Bonding is not a simple classification of "ionic OR covalent OR metallic." In reality, most bonds exhibit a mixture of character. The van Arkel-Ketelaar bonding triangle maps bond type as a continuum using two electronegativity parameters.
| Triangle Vertex | ΔEN | Average EN | Bonding Character |
|---|---|---|---|
| Top | High | Medium | Ionic (electron transfer) – e.g. NaCl |
| Bottom-right | Low/zero | High | Covalent (electron sharing) – e.g. Cl₂ |
| Bottom-left | Low/zero | Low | Metallic (electron delocalisation) – e.g. Na |
Period 3 Oxides – The Bonding Transition
Moving across Period 3 from left to right:
- Na₂O, MgO → Giant ionic: high mp, conduct when molten, dissolve to give basic/amphoteric solutions
- Al₂O₃ → Transitional: very high mp, significant covalent character due to small, highly charged Al³⁺
- SiO₂ → Giant covalent: extremely high mp, insoluble, insulator
- P₄O₁₀, SO₃, Cl₂O → Simple molecular: low mp, dissolve in water to form acidic solutions
⚠️ Examiner Trap
The bonding triangle is a model, not absolute reality. Some compounds sit in "grey areas" – for example, AlCl₃ is classified as ionic but behaves as a covalent dimer when vaporised. Always discuss bonding as a continuum.

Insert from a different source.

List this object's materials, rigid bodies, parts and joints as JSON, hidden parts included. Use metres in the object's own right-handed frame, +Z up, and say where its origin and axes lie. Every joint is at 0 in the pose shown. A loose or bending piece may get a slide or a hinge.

🔑 Mark-Scoring Tip – Triangle Questions
To locate a compound on the triangle, you must calculate two values: (1) the average electronegativity of the bonded atoms (x-axis) and (2) the difference in electronegativity (ΔEN) between them (y-axis). Show both calculations explicitly – missing either one loses marks.